When I moved to Sacramento in 1980, I was amazed to find that almost all of the priests in the Sacramento Diocese had been born in Ireland - the "FBI" is what they were called (Foreign-Born Irish). In time, I grew to like these Irish priests, because most of them are pretty good people. Many of them tend toward alcoholism, and they can tend to be short-tempered; but most of them are good-hearted and generous to a fault. Again, I've asked many of them what it was like to grow up Catholic in Ireland, and it was a good experience for every one of them. One of them, who grew up in a poor family in a rural area not far from Limerick, told me, "That Frank McCourt had a reputation as a whiner" (McCourt wrote Angela's Ashes, about growing up in Limerick. McCourt's brothers did not describe their youth in such depressing terms).

I may well know more Irish-born priests and nuns, than many people who are living in Ireland know. And while I have a very good impression of most of them, I also must say that a number of the worst child-molesting priests in the U.S. were born in Ireland. One of the most notorious US child molesters was Oliver Francis O'Grady, an Irish-born priest of the diocese of Stockton, California. http://bishop-accountability.org summarizes his history:

I've found one book that gives an excellent insight into the child molestation problem in the Catholic Church in the U.S. It's called Priestly Sins, a novel written by Fr. Andrew Greeley of Chicago. The main character is a young priest who learns that a fellow priest has been raping young boys. The whistleblower goes through hell in his quest to expose the crime, and wins out in the end.

I know a priest who was a whistleblower. He uncovered a pastor who was using parish funds to pay for a home for himself and a male lover; and two younger priests in the same parish were having an affair. He was away from the priesthood for ten years, because his bishop wouldn't give him an assignment. He appealed to the Vatican and won, and was assigned to a neighboring diocese, Sacramento. This priest is a brilliant and talented man and has a lot of people who think he's wonderful, but other people hate him. I think that often he's a pain in the ass, and I've noticed that whistleblowers are often a pain in the ass. I think it often takes that kind of personality to buck the system and speak out for what's right. I've often found that whistleblowers have tunnel vision, and have trouble seeing the full picture. I'd also say that whistleblowers can be deeply flawed personalities, and can often be problem employees themselves.

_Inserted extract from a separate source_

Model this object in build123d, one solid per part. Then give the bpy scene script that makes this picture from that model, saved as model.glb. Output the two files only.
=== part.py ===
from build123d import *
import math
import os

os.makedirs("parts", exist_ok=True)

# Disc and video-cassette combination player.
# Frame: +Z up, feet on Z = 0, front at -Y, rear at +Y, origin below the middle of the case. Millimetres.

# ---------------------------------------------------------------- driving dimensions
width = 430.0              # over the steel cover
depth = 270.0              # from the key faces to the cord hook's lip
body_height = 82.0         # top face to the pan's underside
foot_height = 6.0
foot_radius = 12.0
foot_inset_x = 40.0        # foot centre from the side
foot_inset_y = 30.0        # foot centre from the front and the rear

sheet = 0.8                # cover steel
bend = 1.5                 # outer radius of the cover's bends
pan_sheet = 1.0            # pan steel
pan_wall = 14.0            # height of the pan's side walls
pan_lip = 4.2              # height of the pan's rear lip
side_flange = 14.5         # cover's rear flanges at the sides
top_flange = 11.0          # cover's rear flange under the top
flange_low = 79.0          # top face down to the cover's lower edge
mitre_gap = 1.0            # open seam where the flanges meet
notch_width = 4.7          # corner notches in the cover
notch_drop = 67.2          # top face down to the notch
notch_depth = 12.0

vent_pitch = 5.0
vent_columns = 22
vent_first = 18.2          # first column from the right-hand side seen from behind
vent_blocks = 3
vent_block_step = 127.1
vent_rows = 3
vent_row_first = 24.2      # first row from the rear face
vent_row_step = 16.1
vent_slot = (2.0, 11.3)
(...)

Women love this whistleblower priest that I know, and he loves women - a bit too much, for my liking. When he greets a woman he likes, he engages in what somebody told me was a "full-body kiss." I've sometimes said to myself, "It he feels my wife up like that again, I'm going to punch him out." But I don't, because he's twice my size and all muscle - and thankfully, he's no longer in this area.

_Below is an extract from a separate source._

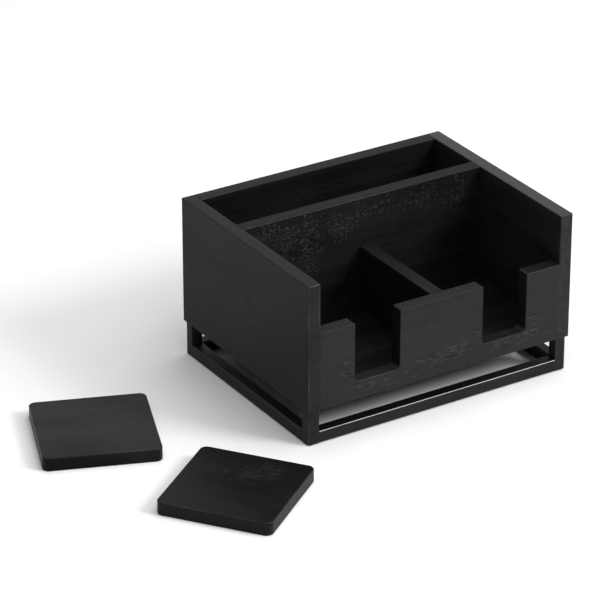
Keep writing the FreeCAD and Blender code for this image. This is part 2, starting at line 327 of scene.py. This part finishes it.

And still I say, the story hasn't been told in a way that makes sense to me - especially the story of how this scandal has played out in Ireland. I don't deny any of it - the horror of the rape of children by dozens of priests, the beatings and other humiliations suffered by hundreds (maybe thousands) of children in state-owned schools run by nuns and brothers, the coverups by bishops and priests at the highest level of authority in the Catholic Church in Ireland and Rome. It's all true - I don't deny it.

On the other hand, I have Irish priests and nuns who have told me stories of the sweetness of growing up in Catholic families and Catholic parishes in Ireland, so I know it could not have been all bad. While there is much to be deplored, there is still a history of deep spirituality, boundless generosity, and stunning intellectual achievements in the Catholic Church in Ireland. How do we balance the bad with the good and come up with the truth?

So, as I say, the story is yet to be told. It won't be told by the newspapers or by television. It will take a far deeper study to come to the truth.

I'd recommend Greeley's Priestly Sins. It's a good start of telling the tale of the priest child molestation scandal in the U.S.